Buyer reserves the right to terminate this order in whole or, from time to time, in part for Seller’s default (i) if Seller fails or refuses to perform in accordance with any of the requirements of this order or to make progress so as to endanger performance hereunder, or (ii) if Seller becomes insolvent or suspends any of its operations or if any petition is filed or proceeding commenced by or against Seller under any Federal law relating to bankruptcy, arrangement, reorganization, receivership or assignment for benefit of creditors. Any such termination will be without liability to Buyer except for completed items delivered and accepted by Buyer, payment for which can be set off against damages to Buyer. Buyer may require Seller to transfer title and deliver to Buyer any or all property produced or procured by Seller for performance of the work terminated and Seller shall be credited with the reasonable value thereof not to exceed Seller’s cost or the order’s value, whichever is less. Seller will be liable for damages caused by or resulting from its default including but not limited to excess costs of re-procurement.

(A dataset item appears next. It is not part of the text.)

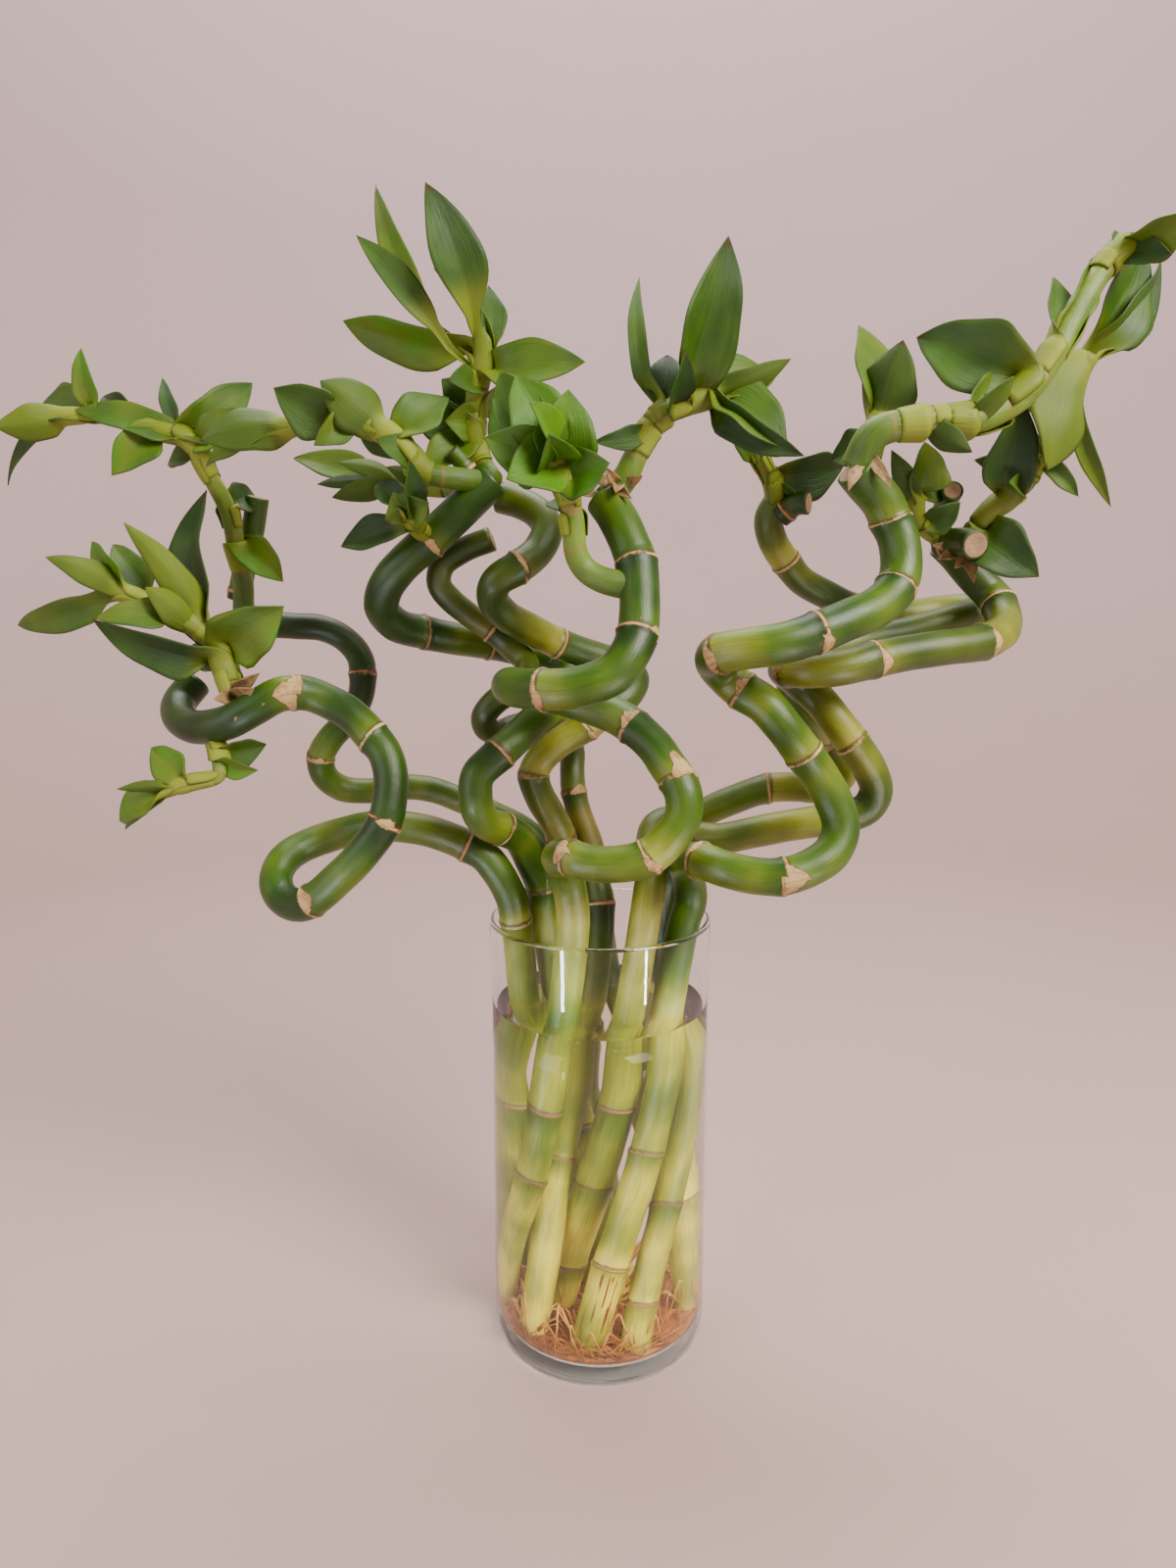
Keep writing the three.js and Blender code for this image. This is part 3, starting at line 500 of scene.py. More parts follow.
# Canes: routes in millimetres from the cut foot to the tip, with the node rings marked. A
# scar is ring number, turn from the viewer's side, length and half width. A stub is points
# and radius. splits is how far up the cracked stretch starts and ends
ring = True
canes = {
    "cane_left_front": {
        "radii": (7.0, 7.3), "skin": "dark",
        "scars": [(4, -20, 6, 8), (5, 20, 3, 6), (7, 0, 9, 11), (7, 110, 5, 8)],
        "route": [
            (-22, 22, 5), (-25, 14, 60), (-29, 8, 110, ring), (-34, 2, 150), (-38, -4, 199, ring),
            (-40, -5, 210), (-47, -5, 223), (-52, -5, 229), (-59, -5, 233, ring), (-68, -5, 237),
            (-79, -3, 240), (-91, 0, 241), (-108, 6, 239), (-123, 6, 235), (-135, 0, 231),
            (-141, -8, 226), (-142, -14, 220), (-138, -20, 214), (-130, -26, 212),
            (-122, -30, 215, ring), (-110, -33, 225), (-100, -33, 235), (-90, -31, 249, ring),
            (-88, -28, 259), (-88, -25, 268), (-91, -22, 277), (-96, -20, 283, ring),
            (-105, -18, 292), (-113, -17, 297), (-122, -18, 301), (-128, -20, 302, ring),
            (-135, -22, 301), (-144, -24, 296), (-153, -24, 291), (-163, -20, 288),
            (-175, -12, 287), (-184, -3, 290), (-188, 7, 296), (-184, 15, 304),
        ],
    },
    "cane_left_back": {
        "radii": (6.6, 6.3), "skin": "dark",
        "scars": [(4, 20, 3, 5)],
        "stubs": [([(-170, 38, 342), (-166, 37, 357), (-161, 35, 372), (-157, 33, 388)], 5.2)],
        "route": [
            (34, -6, 5), (26, 7, 60, ring), (18, 20, 90), (6, 32, 150, ring), (-2, 37, 195),
            (-9, 38, 210), (-24, 40, 220), (-37, 42, 231), (-51, 44, 238), (-68, 46, 245),
            (-83, 48, 250), (-99, 50, 251, ring), (-115, 50, 249), (-127, 46, 251), (-134, 42, 258),
            (-135, 40, 267, ring), (-130, 40, 276), (-122, 42, 285), (-116, 46, 296),
            (-115, 48, 307, ring), (-117, 50, 316), (-124, 50, 324), (-134, 48, 329),
            (-147, 45, 330), (-157, 42, 331), (-168, 39, 335),
        ],
    },
    "cane_left_curl": {
        "radii": (6.9, 7.7), "skin": "dark",
        "scars": [(5, 60, 3, 5), (7, 30, 3, 6)],
        "stubs": [([(-54, -6, 391), (-58, -8, 397), (-62, -10, 401)], 3.6)],
        "route": [
            (4, 14, 5), (-2, 15, 60), (-8, 14, 100, ring), (-18, 12, 150), (-25, 9, 189),
            (-27, 9, 199), (-27, 8, 211, ring), (-31, 4, 223), (-36, -3, 236),
            (-43, -11, 242, ring), (-49, -18, 246), (-52, -22, 252), (-53, -23, 259),
            (-52, -22, 267), (-43, -17, 276, ring), (-34, -10, 284), (-25, -2, 292), (-16, 15, 299),
            (-11, 31, 305), (-14, 43, 312), (-25, 46, 316), (-39, 41, 319), (-52, 34, 322, ring),
            (-66, 26, 324), (-80, 19, 327, ring), (-90, 10, 330), (-95, 2, 337), (-92, -4, 346),
            (-84, -8, 355), (-72, -10, 365, ring), (-63, -10, 373), (-53, -8, 383), (-46, -6, 390),
        ],
    },
    "cane_middle_olive": {
        "radii": (6.9, 6.9), "skin": "olive",
        "scars": [(4, 50, 3, 5)],
        "route": [
            (3, 35, 5), (0, 33, 50), (-5, 31, 100, ring), (-12, 27, 150), (-17, 25, 200),
            (-20, 23, 210), (-19, 17, 222), (-18, 11, 234, ring), (-22, 8, 244), (-27, 7, 253),
            (-30, 7, 263, ring), (-27, 8, 270), (-18, 9, 278), (-6, 11, 285, ring), (4, 13, 293),
            (13, 18, 299), (16, 25, 306), (10, 30, 312), (-2, 27, 316), (-19, 19, 322, ring),
            (-32, 10, 329), (-41, 2, 334), (-46, -5, 341), (-44, -10, 348), (-35, -9, 354, ring),
            (-27, -3, 361), (-23, 3, 371), (-27, 8, 378), (-35, 13, 383), (-44, 16, 386),
        ],
    },
    "cane_brown_back": {
        "radii": (6.5, 5.4), "skin": "brown",
        "scars": [(3, 30, 4, 5)],
        "route": [
            (-28, -23, 5), (-20, -14, 50), (-15, -4, 90, ring), (-4, 2, 150), (1, 10, 202, ring),
            (-1, 13, 211), (-4, 19, 228), (-9, 23, 241), (-12, 26, 252, ring), (-13, 30, 263),
            (-13, 35, 272), (-18, 37, 282), (-29, 29, 286), (-39, 20, 284), (-46, 13, 282),
            (-51, 5, 285), (-51, 0, 291), (-46, -1, 297), (-38, 2, 302), (-34, 7, 306),
            (-33, 14, 313), (-40, 17, 320), (-49, 16, 328, ring), (-59, 14, 335), (-66, 11, 341),
            (-71, 8, 348), (-69, 6, 356), (-60, 5, 362), (-47, 4, 367),
        ],
    },
    "cane_front_spiral": {
        "radii": (7.0, 7.8), "skin": "dark",
        "scars": [
            (3, -35, 3, 6), (4, 30, 3, 6), (5, 40, 11, 6), (6, 20, 4, 6), (7, 25, 3, 8),
            (8, 60, 3, 6),
        ],
        "route": [
            (-36, 3, 5), (-35, -12, 51), (-28, -24, 88, ring), (-22, -26, 122, ring),
            (-12, -22, 199), (-12, -22, 209), (-14, -23, 221), (-17, -29, 231), (-17, -40, 236),
            (-12, -50, 238, ring), (-5, -54, 237), (6, -56, 237), (18, -57, 240, ring),
            (27, -56, 248), (32, -54, 256), (32, -52, 264), (30, -50, 269, ring), (26, -46, 275),
            (21, -41, 282), (13, -36, 289, ring), (4, -30, 294), (-9, -25, 298), (-22, -24, 302),
            (-32, -30, 305), (-36, -43, 306), (-32, -57, 306), (-22, -66, 306, ring),
            (-9, -70, 307), (4, -69, 312), (10, -66, 319), (13, -62, 326, ring), (14, -58, 335),
            (14, -54, 344), (13, -50, 353, ring), (9, -46, 364), (5, -42, 372), (1, -39, 378),
        ],
    },
    "cane_middle_right": {
        "radii": (7.0, 6.6), "skin": "olive",
        "scars": [(5, -50, 3, 5)],
        "stubs": [([(80, 18, 378), (86, 14, 383), (91, 11, 383)], 5.2)],
        "route": [
            (-16, 5, 5), (-11, 0, 38, ring), (-2, -8, 80, ring), (6, -14, 119, ring),
            (11, -19, 150), (18, -22, 196), (20, -20, 209), (22, -14, 220), (23, -4, 225),
            (23, 6, 231), (26, 15, 238), (32, 19, 240), (44, 19, 242), (59, 17, 249),
            (77, 14, 256, ring), (91, 12, 257), (99, 9, 257), (108, 6, 262), (109, 2, 270),
            (103, 1, 279, ring), (93, 3, 290), (86, 6, 299), (87, 12, 307), (93, 16, 313),
            (106, 18, 319), (121, 20, 323), (135, 21, 326), (152, 23, 330), (165, 25, 334),
            (177, 31, 336), (183, 42, 338), (178, 53, 339), (166, 57, 338), (149, 54, 336),
            (133, 48, 337), (118, 43, 340), (106, 39, 345), (94, 35, 351), (86, 31, 359, ring),
            (79, 27, 368), (76, 23, 377), (79, 20, 384),
        ],
    },
    "cane_right_far": {
        "radii": (6.6, 7.4), "skin": "olive",
        "scars": [(5, -20, 3, 6), (6, 10, 5, 7), (7, 10, 3, 6)],
        "stubs": [
            ([(150, 9, 365), (154, -2, 365), (156, -13, 363)], 6.2),
            ([(149, 13, 374), (149, 5, 382), (148, -5, 386)], 4.6),
        ],
        "route": [
            (14, -34, 5), (17, -27, 30, ring), (25, -14, 70, ring), (29, -5, 95), (33, 8, 150),
            (31, 15, 190), (33, 16, 202), (35, 16, 211), (37, 13, 221), (42, 7, 230),
            (46, 2, 235, ring), (54, -3, 236), (73, -8, 241), (90, -12, 245), (106, -14, 248),
            (115, -15, 252), (118, -17, 260), (114, -19, 270), (106, -21, 281, ring),
            (98, -21, 291), (92, -18, 299), (84, -17, 306), (77, -22, 311), (76, -31, 312, ring),
            (83, -39, 312), (95, -41, 313), (108, -38, 316, ring), (125, -33, 319), (142, -29, 321),
            (157, -23, 323, ring), (169, -13, 327), (174, -3, 332), (175, 6, 339, ring),
            (172, 11, 345), (165, 12, 352), (157, 12, 361), (151, 11, 366),
        ],
    },
    "cane_right_front": {
        "radii": (7.0, 8.0), "skin": "dark", "splits": (12, 44),
        "scars": [
            (3, -60, 3, 6), (4, 5, 9, 8), (6, 10, 5, 5), (7, 0, 2.5, 7), (8, 45, 4, 8),
            (9, 80, 5, 6),
        ],
        "route": [
            (-7, -33, 5), (4, -30, 50, ring), (18, -23, 100, ring), (28, -15, 150), (38, -4, 198),
            (41, -2, 207), (40, -4, 217), (38, -10, 224), (37, -24, 231), (41, -37, 234, ring),
            (48, -45, 233), (60, -50, 231), (72, -52, 231, ring), (83, -50, 234), (93, -46, 240),
            (97, -42, 249), (94, -40, 260), (88, -40, 270), (81, -42, 279, ring), (72, -45, 290),
            (64, -44, 299), (56, -41, 304, ring), (49, -40, 310), (44, -46, 316),
            (45, -56, 319, ring), (54, -62, 321), (67, -64, 323), (80, -61, 327, ring),
            (94, -56, 332), (106, -50, 337), (114, -44, 344, ring), (117, -40, 353),
            (116, -38, 363), (113, -37, 370, ring), (109, -38, 377), (102, -40, 384),
            (97, -42, 389),
        ],
    },
}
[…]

Buyer or its designee shall have the right to audit all elements of any termination claim and Seller shall make available to Buyer or Buyer’s designee on request all books, records, and papers relating thereto. Termination of this order for default shall be without prejudice to any other rights and remedies of the Buyer under statute or common law.
To the extent this order is not terminated pursuant to the above paragraphs, Seller shall continue performance.
28. NO HIRE
Seller shall not solicit Buyer employees for employment at any time during the performance of this purchase order.